Witney discovered that the 23-year-old MacNeill used that phony transcript to get into medical school in Mexico. MacNeill had told people he stayed a year. But when Doug Whitney tracked down that transcript, it revealed, "he [MacNeill] had actually been there for a semester," Witney said. "It was very obvious … [it] was totally falsified as well."
MacNeill's entire career in medicine was "based on … falsified transcripts to get into two colleges," Witney said. "How can he possibly be a doctor when he didn't have the transcript to even get into medical school?"
How did MacNeill do it?
"The guy is brilliant." Witney said. "I am not saying that he is not smart … he just … lies."
Witney said MacNeill next used the phony transcripts to get into a medical college in California, where he graduated after three years with a degree in osteopathic medicine. In 1984, he landed a residency at a New York City hospital, and from there built a 30-year career as a doctor. Among other positions, he worked at the Brigham Young University health clinic for nearly 10 years, but resigned following a complaint.
But that wasn't all. Witney discovered MacNeill served in the U.S. Army for less than two years in the mid-1970's, and was discharged for a psychiatric disorder. Witney discovered that over the next three decades, MacNeill was able to collect more than $100,000 in disability payments from the Veteran's Administration. By the time Utah investigators uncovered it, the amount was up to up to $3,000 a month. The VA confirmed to ABC News that MacNeill collected benefits, but the agency would not comment further.

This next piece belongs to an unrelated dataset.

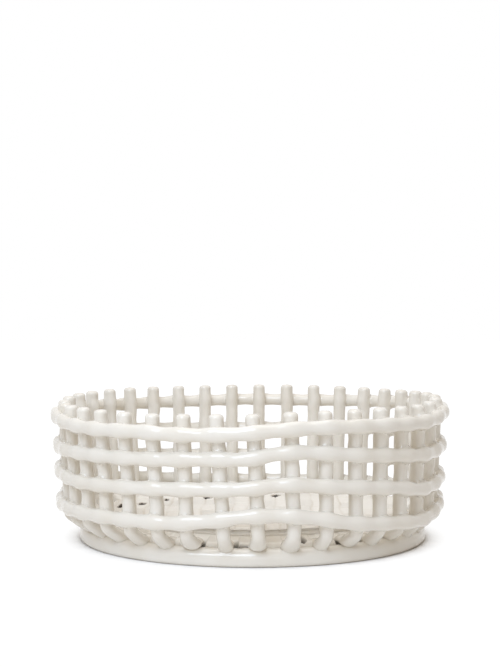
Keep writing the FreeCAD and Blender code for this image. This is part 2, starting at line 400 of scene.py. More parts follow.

And there was more. As Doug Witney peeled back the layers, he discovered MacNeill was put on felony probation for three years in 1977 for writing phony checks in California. According to Gary Ryan, a former assistant district attorney in Orange County, MacNeill had used the checks to pay for, among other things, home furnishings, jewelry, 60 pairs of socks, two dozen pairs of shoes and a year's supply of chocolate-covered cherries.